«I cristiani in Siria rischiano concretamente l’estinzione»
Dopo la Seconda guerra mondiale, il 25 per cento della popolazione siriana era costituito da cristiani. Prima dello scoppio del conflitto nel 2011, i cristiani erano calati al 6 percento, mentre ora «sono solo il 2 per cento. I cristiani rischiano concretamente l’estinzione in Siria». L’allarme è stato lanciato dal cardinale Mario Zenari, nunzio apostolico nel paese del Medio Oriente devastato dalla guerra, durante la sua visita in Ungheria, forse il paese che più si è speso per aiutare concretamente i fedeli perseguitati.
Le sue parole sono state rilanciate dall’ambasciata di Ungheria presso la Santa Sede e riprese da Fides. Secondo il nunzio, che ha parlato all’università cattolica di Budapest ringraziando il paese per il sostegno offerto al programma “Ospedali aperti”, i cristiani sono a rischio estinzione non solo per gli attentati e la persecuzione subita, ma perché molte famiglie sono costrette a emigrare all’estero, altre fanno pochi figli a causa delle difficoltà, mentre le donne cristiane che sposano uomini musulmani sono costrette ad allevare i figli nella religione islamica.
«L’UNGHERIA AIUTA I CRISTIANI A NON EMIGRARE»
Il cardinale ha parlato della necessità di aiutare i cristiani in Siria. Durante l’incontro all’ateneo di Budapest è intervenuto anche Tristan Azbej, segretario di Stato pre l’Aiuto ai cristiani perseguitati del governo di Viktor Orban: «Ci sono diverse risposte nel mondo alla grande sfida della nostra epoca: la crisi economica, umanitaria e quella delle migrazioni, e noi riteniamo che le soluzioni scelte dai governi occidentali non siano soddisfacenti.

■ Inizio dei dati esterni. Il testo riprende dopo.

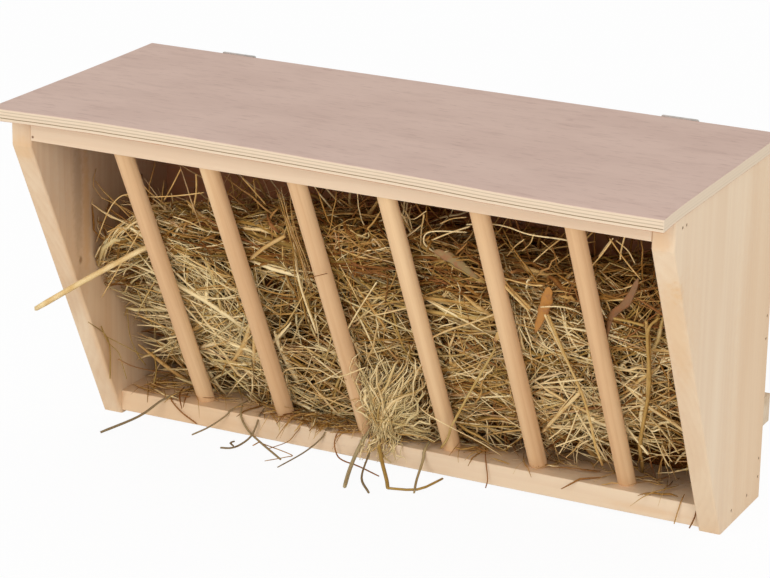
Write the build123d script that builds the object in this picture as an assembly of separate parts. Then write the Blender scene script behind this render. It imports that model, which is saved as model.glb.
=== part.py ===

I governi occidentali hanno scelto di sostenere le migrazioni, invitando le persone a lasciare la loro terra d’origine, mentre l’Ungheria sostiene, al contrario, che è interesse precipuo di ogni persona poter rimanere nella propria patria».
Il 22 gennaio è stato lo stesso primo ministro ungherese Orban a consegnare al cardinale Mario Zenari il documento ufficiale di concessione del contributo ungherese di un milione e mezzo di euro al programma “Ospedali Aperti”, gestito dalla Fondazione AVSI.